Как писал Е.Г. Кагаров, завивание, по Вильгельму Мунгардту, объясняется "распространенным у всех европейских народов верованием, по которому дух нивы или хлеба, имеющий звероподобные черты, спасается от жнецов в дожиночный сноп или в клок хлеба, оставленного несжатым". Посвящение обряда Илье или Николе заставляет нас подозревать и другие мифологические ассоциации: первый соотносился с Белесом благодаря звучанию имени, второй же - по содержанию культа. Известно и прямое свидетельство (не очень, впрочем, достоверное), относящееся к Череповецкому уезду Новгородской губ.: "Когда выжнутся, оставляют на поле небольшой кустик колосьев и говорят одной жнее: "Ты верти бороду Волосу, или Велесу другояко скажут". Та три раза ходит около куста и, захватывая серпом пряди по 30-ти колосьев, припевает:
Благослови-ка меня, Господи,
Да бороду вертеть:
А пахарю-то сила,
А севцу-то коровай,
А коню-то голова,
А Микуле - борода.
Есть основания подозревать, что появлением имени Белеса этот текст обязан публикатору XIX в., но само соотнесение обряда с образом языческого бога в древности возможно.

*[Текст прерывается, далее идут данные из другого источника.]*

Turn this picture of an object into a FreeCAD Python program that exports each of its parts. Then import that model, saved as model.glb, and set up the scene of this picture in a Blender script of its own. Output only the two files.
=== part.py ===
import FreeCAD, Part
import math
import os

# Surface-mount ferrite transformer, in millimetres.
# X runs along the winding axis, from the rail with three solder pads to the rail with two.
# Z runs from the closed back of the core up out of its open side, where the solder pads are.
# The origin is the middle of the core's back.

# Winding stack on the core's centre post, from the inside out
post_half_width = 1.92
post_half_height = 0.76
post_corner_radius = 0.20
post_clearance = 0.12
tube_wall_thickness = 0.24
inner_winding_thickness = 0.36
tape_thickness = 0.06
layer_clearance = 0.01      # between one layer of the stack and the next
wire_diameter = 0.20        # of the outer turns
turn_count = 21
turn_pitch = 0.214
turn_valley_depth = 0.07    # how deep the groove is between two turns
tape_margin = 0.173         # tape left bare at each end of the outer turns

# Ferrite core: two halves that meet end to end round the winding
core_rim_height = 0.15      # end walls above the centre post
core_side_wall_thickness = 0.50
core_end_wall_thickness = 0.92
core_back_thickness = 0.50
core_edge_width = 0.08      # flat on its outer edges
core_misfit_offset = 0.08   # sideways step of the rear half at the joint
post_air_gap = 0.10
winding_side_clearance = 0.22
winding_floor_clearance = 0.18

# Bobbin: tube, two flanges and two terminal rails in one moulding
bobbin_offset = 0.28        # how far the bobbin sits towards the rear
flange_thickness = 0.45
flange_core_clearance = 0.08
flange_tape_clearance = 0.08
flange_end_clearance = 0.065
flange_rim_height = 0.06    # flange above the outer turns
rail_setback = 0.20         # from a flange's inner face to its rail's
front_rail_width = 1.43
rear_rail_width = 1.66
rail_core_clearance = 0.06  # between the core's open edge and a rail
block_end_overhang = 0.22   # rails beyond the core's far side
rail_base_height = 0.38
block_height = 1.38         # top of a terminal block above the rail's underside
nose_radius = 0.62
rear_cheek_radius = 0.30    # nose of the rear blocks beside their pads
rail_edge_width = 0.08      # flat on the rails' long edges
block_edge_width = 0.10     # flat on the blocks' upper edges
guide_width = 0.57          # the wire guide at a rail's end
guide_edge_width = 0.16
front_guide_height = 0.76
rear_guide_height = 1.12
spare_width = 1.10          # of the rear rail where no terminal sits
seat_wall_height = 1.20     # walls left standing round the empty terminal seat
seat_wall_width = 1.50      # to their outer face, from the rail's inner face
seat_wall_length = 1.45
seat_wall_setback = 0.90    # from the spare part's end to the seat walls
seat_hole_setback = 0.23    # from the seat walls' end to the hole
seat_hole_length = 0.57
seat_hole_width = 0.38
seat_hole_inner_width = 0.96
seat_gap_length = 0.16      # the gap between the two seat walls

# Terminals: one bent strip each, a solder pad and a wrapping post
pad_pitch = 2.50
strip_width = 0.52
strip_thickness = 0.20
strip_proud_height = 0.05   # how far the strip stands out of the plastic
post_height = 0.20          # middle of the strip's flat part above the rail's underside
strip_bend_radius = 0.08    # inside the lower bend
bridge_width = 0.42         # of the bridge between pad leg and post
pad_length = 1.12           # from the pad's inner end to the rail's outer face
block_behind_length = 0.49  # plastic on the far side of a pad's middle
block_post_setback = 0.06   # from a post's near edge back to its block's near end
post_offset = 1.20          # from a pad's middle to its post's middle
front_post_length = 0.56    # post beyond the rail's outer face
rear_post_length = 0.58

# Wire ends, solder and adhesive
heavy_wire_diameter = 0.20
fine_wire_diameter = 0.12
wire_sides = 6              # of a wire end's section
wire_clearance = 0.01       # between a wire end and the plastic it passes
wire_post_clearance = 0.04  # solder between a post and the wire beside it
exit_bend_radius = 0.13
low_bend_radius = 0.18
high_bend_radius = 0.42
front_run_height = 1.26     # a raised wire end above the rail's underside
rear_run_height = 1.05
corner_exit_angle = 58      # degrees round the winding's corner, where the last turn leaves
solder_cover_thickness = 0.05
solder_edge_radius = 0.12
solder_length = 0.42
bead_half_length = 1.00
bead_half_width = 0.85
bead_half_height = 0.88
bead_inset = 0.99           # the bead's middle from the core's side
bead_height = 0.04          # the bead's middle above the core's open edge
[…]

Таким же остатком язычества был и "конский праздник" в день "лошадников" св. Флора и Лавра (18/31 авг.), которые, очевидно, переосмысливались как близнечная пара. Асвязь близнецов и их культа с лошадьми известна еще с индоевропейских времен (с лошадьми связаны, например, близнецы Ашвины индийской мифологии).
Когда время приближалось к осеннему равноденствию, на Рождество Богородицы (8/21 сент.), в домах, как и весной, обновляли - гасили и вновь зажигали - огонь. На этот период приходились так называемые оспожинки, или осенины, - праздник собранного урожая. Справлялись они иногда целую неделю с хождением в гости и щедрыми угощениями. Окончательно осень наступала на Феодору (11/24 сент.). С этим же временем связаны сборы в дорогу птиц, а на Артамона (12/25 сент.) и особенно - на Воздвиженье (14/27 сент.) - змей, которые под предводительством своего царя с красными рожками на голове (или в золотой короне) лезут по деревьям, идут толпой по земле и уходят зимовать в ирий (вырий). Боясь нашествия змей, в эти дни крестьяне накрепко запирали все выходы и входы. В это время активна нечисть, не следует начинать важных дел - перед нами вновь приметы внедрения в жизнь сил хаоса. Но о каком-то особом карнавальном празднике сверх осенин известий до нас не дошло. Осеннее равноденствие, связанное с упадком природы, уменьшением тепла и света, было, видимо, наименее важной, сакрально отмеченной ключевой точкой годичного цикла.